Moreover, the manufacturing data released the day before was weaker than expected, increasing investors’ concerns about economic contraction. The Institute for Supply Management (ISM) reported that the U.S. Manufacturing Purchasing Managers’ Index (PMI) for February was 50.3, down 0.6 points from the previous month. Although the PMI remains above 50, indicating an expansion phase, it was below the forecast (50.6), showing slower-than-expected growth.

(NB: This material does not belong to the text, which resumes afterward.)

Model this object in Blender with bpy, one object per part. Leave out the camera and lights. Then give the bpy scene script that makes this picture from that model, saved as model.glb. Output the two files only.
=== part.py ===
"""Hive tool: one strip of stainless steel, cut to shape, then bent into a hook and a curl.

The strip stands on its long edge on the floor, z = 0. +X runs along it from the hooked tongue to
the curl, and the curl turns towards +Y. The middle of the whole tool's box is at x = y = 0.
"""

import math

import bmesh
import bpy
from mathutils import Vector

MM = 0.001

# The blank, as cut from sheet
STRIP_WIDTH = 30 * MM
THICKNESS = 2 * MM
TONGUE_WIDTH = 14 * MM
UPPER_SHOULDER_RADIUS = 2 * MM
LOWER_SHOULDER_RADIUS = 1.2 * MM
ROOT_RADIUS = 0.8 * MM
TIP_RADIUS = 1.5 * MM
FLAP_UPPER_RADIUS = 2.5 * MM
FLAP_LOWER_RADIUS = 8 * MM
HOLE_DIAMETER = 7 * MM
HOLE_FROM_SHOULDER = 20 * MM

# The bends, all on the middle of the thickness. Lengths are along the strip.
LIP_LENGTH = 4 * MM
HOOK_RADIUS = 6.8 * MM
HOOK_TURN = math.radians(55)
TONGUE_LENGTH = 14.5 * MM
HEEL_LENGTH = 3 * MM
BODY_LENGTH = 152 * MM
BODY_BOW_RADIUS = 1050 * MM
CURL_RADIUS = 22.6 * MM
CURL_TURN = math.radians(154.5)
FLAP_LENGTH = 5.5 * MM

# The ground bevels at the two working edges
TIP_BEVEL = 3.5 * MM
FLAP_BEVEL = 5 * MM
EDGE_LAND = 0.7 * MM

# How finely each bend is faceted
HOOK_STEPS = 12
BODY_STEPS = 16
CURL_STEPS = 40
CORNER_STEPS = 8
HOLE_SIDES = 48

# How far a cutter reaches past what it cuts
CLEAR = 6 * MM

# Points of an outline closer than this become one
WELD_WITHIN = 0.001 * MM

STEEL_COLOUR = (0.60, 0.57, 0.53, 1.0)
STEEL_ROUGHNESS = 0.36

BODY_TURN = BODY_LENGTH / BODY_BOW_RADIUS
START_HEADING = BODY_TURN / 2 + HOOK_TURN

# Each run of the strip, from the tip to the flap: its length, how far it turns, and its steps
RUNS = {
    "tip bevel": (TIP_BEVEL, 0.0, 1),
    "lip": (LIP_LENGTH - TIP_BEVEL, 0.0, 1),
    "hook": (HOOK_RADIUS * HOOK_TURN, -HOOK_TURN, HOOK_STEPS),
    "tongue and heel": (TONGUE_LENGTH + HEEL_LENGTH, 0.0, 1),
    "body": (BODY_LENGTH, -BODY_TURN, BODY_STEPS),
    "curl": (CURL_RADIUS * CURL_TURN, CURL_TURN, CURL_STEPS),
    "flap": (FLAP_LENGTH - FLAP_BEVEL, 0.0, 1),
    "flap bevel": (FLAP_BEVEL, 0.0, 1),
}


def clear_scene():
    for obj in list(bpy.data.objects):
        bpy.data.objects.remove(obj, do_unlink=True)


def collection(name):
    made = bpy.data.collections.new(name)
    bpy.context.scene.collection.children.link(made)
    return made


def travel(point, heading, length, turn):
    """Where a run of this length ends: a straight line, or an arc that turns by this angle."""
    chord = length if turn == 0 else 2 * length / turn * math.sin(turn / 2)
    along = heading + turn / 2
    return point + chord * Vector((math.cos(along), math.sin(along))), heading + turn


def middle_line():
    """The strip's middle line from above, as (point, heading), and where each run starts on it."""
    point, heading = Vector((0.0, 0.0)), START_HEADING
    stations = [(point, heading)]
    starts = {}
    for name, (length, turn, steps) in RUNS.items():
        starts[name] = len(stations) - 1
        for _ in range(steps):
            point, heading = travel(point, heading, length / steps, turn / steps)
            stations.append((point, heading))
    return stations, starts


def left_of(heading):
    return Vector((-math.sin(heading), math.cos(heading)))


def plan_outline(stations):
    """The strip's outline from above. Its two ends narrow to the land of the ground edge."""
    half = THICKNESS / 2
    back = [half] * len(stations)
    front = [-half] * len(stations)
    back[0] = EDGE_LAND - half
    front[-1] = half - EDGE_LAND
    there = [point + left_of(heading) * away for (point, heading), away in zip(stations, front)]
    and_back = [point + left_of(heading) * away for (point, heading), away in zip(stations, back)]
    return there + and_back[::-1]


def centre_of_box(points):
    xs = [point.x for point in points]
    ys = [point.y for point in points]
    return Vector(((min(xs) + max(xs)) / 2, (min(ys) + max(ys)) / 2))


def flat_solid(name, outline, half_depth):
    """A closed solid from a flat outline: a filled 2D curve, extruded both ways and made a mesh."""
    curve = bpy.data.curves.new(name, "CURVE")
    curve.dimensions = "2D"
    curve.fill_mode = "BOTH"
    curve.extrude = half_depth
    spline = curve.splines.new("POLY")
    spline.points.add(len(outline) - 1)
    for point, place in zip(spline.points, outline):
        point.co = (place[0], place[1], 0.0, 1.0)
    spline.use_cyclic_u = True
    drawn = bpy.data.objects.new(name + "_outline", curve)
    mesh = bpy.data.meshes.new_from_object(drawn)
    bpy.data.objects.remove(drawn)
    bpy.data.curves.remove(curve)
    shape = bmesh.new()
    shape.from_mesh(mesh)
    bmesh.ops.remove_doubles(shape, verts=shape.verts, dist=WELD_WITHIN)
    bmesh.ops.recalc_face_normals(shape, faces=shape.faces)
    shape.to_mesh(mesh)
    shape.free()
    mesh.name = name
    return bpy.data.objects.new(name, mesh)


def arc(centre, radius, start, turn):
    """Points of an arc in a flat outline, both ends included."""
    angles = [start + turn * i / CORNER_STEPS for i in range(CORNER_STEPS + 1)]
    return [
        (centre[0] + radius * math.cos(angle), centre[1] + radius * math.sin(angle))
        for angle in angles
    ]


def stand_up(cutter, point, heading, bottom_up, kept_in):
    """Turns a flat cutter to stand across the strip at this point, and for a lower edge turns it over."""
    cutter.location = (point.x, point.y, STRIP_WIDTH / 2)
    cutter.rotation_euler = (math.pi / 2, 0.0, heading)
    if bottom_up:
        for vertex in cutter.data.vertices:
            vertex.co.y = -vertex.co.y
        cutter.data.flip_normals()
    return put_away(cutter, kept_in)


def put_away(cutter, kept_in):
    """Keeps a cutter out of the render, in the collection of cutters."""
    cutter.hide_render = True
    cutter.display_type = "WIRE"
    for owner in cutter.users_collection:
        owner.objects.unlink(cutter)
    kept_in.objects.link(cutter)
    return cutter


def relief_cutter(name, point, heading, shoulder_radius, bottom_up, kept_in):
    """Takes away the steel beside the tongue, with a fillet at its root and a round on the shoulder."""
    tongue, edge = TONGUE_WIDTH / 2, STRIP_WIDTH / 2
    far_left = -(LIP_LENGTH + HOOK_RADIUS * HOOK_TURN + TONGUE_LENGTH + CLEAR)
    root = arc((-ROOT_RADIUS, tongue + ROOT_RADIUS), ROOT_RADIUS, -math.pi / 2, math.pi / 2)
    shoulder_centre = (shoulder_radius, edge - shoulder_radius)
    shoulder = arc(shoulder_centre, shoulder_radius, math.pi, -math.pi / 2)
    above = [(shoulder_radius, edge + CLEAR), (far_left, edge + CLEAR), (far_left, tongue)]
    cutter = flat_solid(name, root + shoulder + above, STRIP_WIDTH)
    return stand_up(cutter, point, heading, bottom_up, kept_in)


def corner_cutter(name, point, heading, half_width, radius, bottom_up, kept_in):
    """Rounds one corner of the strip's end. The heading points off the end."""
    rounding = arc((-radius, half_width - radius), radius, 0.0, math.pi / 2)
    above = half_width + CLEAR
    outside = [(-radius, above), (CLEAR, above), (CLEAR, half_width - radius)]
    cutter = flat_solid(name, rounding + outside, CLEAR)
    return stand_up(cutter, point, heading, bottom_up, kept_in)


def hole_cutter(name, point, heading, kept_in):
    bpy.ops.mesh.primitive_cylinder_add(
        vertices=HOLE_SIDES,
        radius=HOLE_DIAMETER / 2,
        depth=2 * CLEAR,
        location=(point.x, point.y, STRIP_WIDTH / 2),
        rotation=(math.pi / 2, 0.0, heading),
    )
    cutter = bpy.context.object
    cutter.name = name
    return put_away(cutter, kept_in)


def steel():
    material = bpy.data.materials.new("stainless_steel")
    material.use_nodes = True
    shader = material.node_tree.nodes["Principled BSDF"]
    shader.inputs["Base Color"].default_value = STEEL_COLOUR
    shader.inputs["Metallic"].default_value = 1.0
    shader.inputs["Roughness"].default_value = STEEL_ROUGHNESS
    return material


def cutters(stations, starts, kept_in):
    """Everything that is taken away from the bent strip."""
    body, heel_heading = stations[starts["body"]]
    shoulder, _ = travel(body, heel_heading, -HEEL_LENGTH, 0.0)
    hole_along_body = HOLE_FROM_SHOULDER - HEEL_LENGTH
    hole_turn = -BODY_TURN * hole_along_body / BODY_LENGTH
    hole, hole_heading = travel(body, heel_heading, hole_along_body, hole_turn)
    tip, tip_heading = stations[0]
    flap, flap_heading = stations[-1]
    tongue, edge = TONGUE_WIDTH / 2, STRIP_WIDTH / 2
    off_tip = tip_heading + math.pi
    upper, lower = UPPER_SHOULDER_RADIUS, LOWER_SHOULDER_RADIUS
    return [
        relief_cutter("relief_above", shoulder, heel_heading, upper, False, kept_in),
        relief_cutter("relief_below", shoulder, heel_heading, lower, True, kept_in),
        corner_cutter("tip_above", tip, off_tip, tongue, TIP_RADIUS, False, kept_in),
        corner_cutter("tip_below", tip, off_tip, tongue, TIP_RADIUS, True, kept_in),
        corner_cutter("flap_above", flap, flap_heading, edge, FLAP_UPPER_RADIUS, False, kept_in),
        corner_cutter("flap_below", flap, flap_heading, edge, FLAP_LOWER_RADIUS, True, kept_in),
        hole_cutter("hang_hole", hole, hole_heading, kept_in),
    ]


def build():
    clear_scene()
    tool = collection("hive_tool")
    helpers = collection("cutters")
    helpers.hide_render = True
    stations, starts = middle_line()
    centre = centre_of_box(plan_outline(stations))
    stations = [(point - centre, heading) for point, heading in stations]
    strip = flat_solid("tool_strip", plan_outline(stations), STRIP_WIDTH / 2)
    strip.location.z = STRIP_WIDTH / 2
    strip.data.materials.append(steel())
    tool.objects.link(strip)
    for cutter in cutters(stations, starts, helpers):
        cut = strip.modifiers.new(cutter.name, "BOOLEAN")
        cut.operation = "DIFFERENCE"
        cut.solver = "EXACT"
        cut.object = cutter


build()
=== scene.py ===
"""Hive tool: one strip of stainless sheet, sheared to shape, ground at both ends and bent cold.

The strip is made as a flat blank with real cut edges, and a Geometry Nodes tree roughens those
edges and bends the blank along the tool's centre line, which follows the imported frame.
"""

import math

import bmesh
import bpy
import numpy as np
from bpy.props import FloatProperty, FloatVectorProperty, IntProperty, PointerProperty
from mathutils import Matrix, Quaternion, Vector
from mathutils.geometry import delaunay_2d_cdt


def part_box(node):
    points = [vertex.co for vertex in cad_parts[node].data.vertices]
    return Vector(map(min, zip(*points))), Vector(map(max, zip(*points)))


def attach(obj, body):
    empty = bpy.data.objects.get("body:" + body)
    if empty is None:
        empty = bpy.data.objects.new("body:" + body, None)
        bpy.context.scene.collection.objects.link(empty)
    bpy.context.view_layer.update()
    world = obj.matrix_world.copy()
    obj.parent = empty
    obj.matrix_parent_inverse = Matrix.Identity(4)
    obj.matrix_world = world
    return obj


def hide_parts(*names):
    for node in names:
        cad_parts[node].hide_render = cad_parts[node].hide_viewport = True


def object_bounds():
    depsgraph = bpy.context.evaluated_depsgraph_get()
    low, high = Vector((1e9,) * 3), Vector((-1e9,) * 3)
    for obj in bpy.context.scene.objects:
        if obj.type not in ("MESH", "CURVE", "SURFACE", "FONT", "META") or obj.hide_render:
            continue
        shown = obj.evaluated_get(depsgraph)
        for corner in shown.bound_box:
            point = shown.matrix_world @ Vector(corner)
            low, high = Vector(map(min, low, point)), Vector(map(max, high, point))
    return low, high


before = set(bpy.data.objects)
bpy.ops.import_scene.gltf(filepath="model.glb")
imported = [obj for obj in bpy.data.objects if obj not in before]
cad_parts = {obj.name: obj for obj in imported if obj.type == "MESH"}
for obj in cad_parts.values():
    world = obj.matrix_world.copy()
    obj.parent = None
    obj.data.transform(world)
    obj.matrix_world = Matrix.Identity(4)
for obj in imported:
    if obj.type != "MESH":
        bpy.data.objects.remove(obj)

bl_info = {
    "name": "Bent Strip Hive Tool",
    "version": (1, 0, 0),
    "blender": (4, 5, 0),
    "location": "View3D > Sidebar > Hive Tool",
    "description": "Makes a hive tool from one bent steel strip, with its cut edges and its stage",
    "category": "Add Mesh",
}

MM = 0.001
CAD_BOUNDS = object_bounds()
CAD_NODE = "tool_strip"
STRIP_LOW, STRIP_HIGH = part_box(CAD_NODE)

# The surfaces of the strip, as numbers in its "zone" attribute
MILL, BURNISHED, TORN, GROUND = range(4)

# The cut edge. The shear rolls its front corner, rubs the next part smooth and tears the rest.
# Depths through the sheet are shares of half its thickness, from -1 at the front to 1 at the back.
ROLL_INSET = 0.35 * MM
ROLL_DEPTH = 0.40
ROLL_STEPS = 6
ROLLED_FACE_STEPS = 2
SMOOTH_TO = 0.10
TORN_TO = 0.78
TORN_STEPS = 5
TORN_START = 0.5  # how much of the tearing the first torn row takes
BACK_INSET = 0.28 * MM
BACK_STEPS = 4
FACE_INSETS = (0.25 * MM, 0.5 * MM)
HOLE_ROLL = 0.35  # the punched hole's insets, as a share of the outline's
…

As investors focus on the direction of the Trump-induced tariff war, major employment data will be released consecutively this week. The U.S. Department of Labor will release the February employment report on the 7th. Nonfarm payrolls are expected to have increased by 156,000, exceeding January’s figure of 143,000. Two days earlier, on the 5th, ADP, a private labor market research firm, will release its February nonfarm employment report. Amid the Federal Reserve’s cautious stance on interest rate cuts, labor market conditions, along with inflation, are key economic indicators closely watched by monetary authorities. The Fed’s Beige Book, a report on economic conditions, will also be released on the same day.
U.S. Treasury yields show mixed trends between long-term and short-term bonds. The 10-year U.S. Treasury yield, a global bond yield benchmark, rose 3 basis points (1 bp = 0.01 percentage points) from the previous trading day to 4.21%, while the 2-year Treasury yield, sensitive to monetary policy, fell 4 basis points to 3.93%.